Memories of owls living in a ruined building at Picts Hill.
“And on this end there was a chimney there, and they used to be some barn owls living there. They make that very tiny cry when they are about to go hunting at night. We could hear them in the day; we assumed they were snoring. So you could get a nice, quiet mid-summer afternoon and nothing much moving because there was not the traffic there is, in those days. We could hear them making this noise.”
Memories of rabbiting at Picts Hill
“Well I’m afraid I was the scourge of the local rabbits. I used to catch them and make mince meat out of them. Interviewer – How did you catch them?
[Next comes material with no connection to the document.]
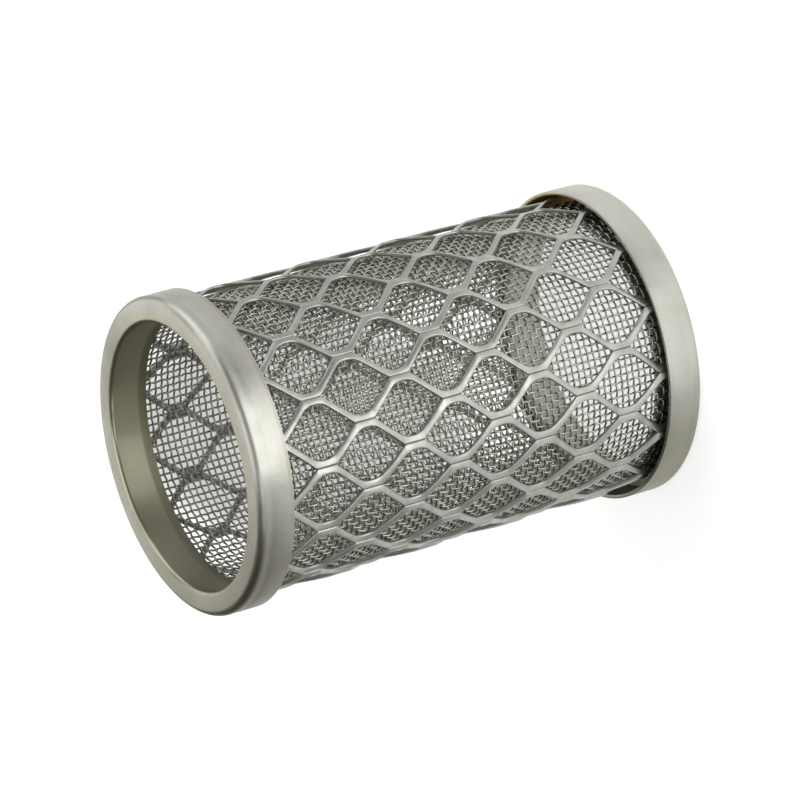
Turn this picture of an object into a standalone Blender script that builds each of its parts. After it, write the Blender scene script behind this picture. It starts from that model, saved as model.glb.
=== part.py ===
"""Basket screen of a pipeline strainer, standing on one end ring.

Four pieces: a pressed channel ring at each end, a plain weave wire mesh sleeve that runs
from ring to ring round their collars, and a sleeve of raised expanded metal outside it.
The tube's axis is +Z and the lower ring's face lies on Z = 0. Metres.
"""
import math

import bmesh
import bpy

# Overall
LENGTH = 0.0635
BORE_DIAMETER = 0.0336
SEGMENTS = 48

# End rings, pressed from sheet to a channel open towards the sleeves
RING_SHEET = 0.0005
BAND_WIDTH = 0.0048
COLLAR_DEPTH = 0.0052
SHOULDER_RADIUS = 0.0009
MOUTH_RADIUS = 0.0008
FLARE_LENGTH = 0.0013
COLLAR_FLARE = 0.00012

# Wire mesh sleeve, drawn as one wall with the crimps of a coarser weave
MESH_CLEARANCE = 0.00018
MESH_WALL = 0.0002
MESH_CRIMP = 0.0002
MESH_END_GAP = 0.0004
MESH_RIBS = 24
GAP_ROWS = 5
RIB_SHARE = 0.26
CROSS_BAND = 0.0018

# Support sleeve of raised expanded metal, its long diagonals along the tube
SLEEVE_CLEARANCE = 0.00025
STRAND_THICKNESS = 0.00045
STRAND_RISE = 0.0003
CHANNEL_CLEARANCE = 0.0005
SLEEVE_ENTRY = 0.0007
CELLS_AROUND = 14
LONG_PITCH = 0.01228
STRAND_WIDTH = 0.00083
BOND_LENGTH = 0.0024
CORNER_RADIUS = 0.0012

MERGE = 1e-6

# Radii, stacked outwards from the bore
COLLAR_INNER = BORE_DIAMETER / 2
COLLAR_OUTER = COLLAR_INNER + RING_SHEET
MESH_INNER = COLLAR_OUTER + COLLAR_FLARE + MESH_CLEARANCE
MESH_OUTER = MESH_INNER + MESH_WALL + MESH_CRIMP
SLEEVE_INNER = MESH_OUTER + SLEEVE_CLEARANCE
SLEEVE_OUTER = SLEEVE_INNER + STRAND_THICKNESS + STRAND_RISE
BAND_INNER = SLEEVE_OUTER + CHANNEL_CLEARANCE
BAND_OUTER = BAND_INNER + RING_SHEET


def clear_scene():
    """Removes the objects that the file opened with."""
    for old in list(bpy.data.objects):
        bpy.data.objects.remove(old, do_unlink=True)


def steel(name, colour, roughness):
    """A stainless steel finish."""
    material = bpy.data.materials.new(name)
    material.use_nodes = True
    shader = material.node_tree.nodes["Principled BSDF"]
    shader.inputs["Base Color"].default_value = (*colour, 1.0)
    shader.inputs["Metallic"].default_value = 1.0
    shader.inputs["Roughness"].default_value = roughness
    return material


def finish_piece(name, bm, material):
    """Closes a bmesh into a named object with outward faces and soft shading."""
    bmesh.ops.recalc_face_normals(bm, faces=bm.faces[:])
    mesh = bpy.data.meshes.new(name)
    bm.to_mesh(mesh)
    bm.free()
    mesh.shade_smooth()
    mesh.set_sharp_from_angle(angle=math.radians(35))
    mesh.materials.append(material)
    piece = bpy.data.objects.new(name, mesh)
    bpy.context.scene.collection.objects.link(piece)
    return piece


def arc(centre, radius, start, end, steps):
    """Points of an arc in the (radius, height) plane, angles in degrees."""
    points = []
    for step in range(steps + 1):
        angle = math.radians(start + (end - start) * step / steps)
        points.append((centre[0] + radius * math.cos(angle), centre[1] + radius * math.sin(angle)))
    return points


def ring_profile():
    """Section of an end ring: band, shoulder, face, rolled mouth, collar, and back inside."""
    shoulder = (BAND_OUTER - SHOULDER_RADIUS, SHOULDER_RADIUS)
    mouth = (COLLAR_INNER + MOUTH_RADIUS, MOUTH_RADIUS)
    shoulder_inside = max(SHOULDER_RADIUS - RING_SHEET, 0.2 * RING_SHEET)
    mouth_inside = max(MOUTH_RADIUS - RING_SHEET, 0.2 * RING_SHEET)
    flare_start = COLLAR_DEPTH - FLARE_LENGTH
    outside = [(BAND_OUTER, BAND_WIDTH)]
    outside += arc(shoulder, SHOULDER_RADIUS, 0, -90, 4)
    outside += arc(mouth, MOUTH_RADIUS, -90, -180, 3)
    outside += [(COLLAR_INNER, flare_start), (COLLAR_INNER + COLLAR_FLARE, COLLAR_DEPTH)]
    inside = [(COLLAR_OUTER + COLLAR_FLARE, COLLAR_DEPTH), (COLLAR_OUTER, flare_start)]
    mouth_floor = (COLLAR_OUTER + mouth_inside, RING_SHEET + mouth_inside)
    shoulder_floor = (BAND_INNER - shoulder_inside, RING_SHEET + shoulder_inside)
    inside += arc(mouth_floor, mouth_inside, -180, -90, 2)
    inside += arc(shoulder_floor, shoulder_inside, -90, 0, 3)
    inside += [(BAND_INNER, BAND_WIDTH)]
    return outside + inside


def end_ring(name, upper, material):
    """The ring section spun about the axis, turned over for the upper end."""
    bm = bmesh.new()
    rim = []
    for radius, height in ring_profile():
        rim.append(bm.verts.new((radius, 0.0, LENGTH - height if upper else height)))
    edges = [bm.edges.new((rim[i - 1], rim[i])) for i in range(len(rim))]
    bmesh.ops.spin(bm, geom=rim + edges, cent=(0, 0, 0), axis=(0, 0, 1), angle=math.tau,
                   steps=SEGMENTS, use_merge=True)
    return finish_piece(name, bm, material)


def roll(bm, radius_of):
    """Rolls a flat sheet into a tube: x is an angle, y a height, z a lift kept per point."""
    for vert in bm.verts:
        angle, height, lift = vert.co
        radius = radius_of(lift)
        vert.co = (radius * math.cos(angle), radius * math.sin(angle), height)
    bmesh.ops.remove_doubles(bm, verts=bm.verts[:], dist=MERGE)


def thicken_inwards(bm, inner_radius_of):
    """Gives a rolled sheet its wall: a second skin whose radius follows from the first's."""
    skin = bmesh.ops.extrude_face_region(bm, geom=bm.faces[:], use_keep_orig=True)
    for vert in skin["geom"]:
        if isinstance(vert, bmesh.types.BMVert):
            radius = math.hypot(vert.co.x, vert.co.y)
            share = inner_radius_of(radius) / radius
            vert.co.x *= share
            vert.co.y *= share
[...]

NH The big house had a spaniel called Punch, I used to get a bit of pocket money to take him out for a walk and I had two of my own, Sally and Titch. Interviewer – What breed? NH Mixed. Interviewer – Just using dogs to catch rabbits, they must have been fast dogs. Did the rabbits go underground? NH Some of them dug them out. We had a stick that had a metal thing on the end. A little spade about this long and this wide and digging out the poor little bunnies.”
Memories of Ladybrook flooding in 1974
“The brook pushed a wall over. The water was really warm because it was in July. Chucked it down all night, really heavy rain. I remember going outside. The thing is Dad had seen it all before. I went outside and came back in, “The road appears to be a river.” He took it in his stride. Before he had to get about on his motorcycle, but he had a car by then. He had a Morris Traveller.”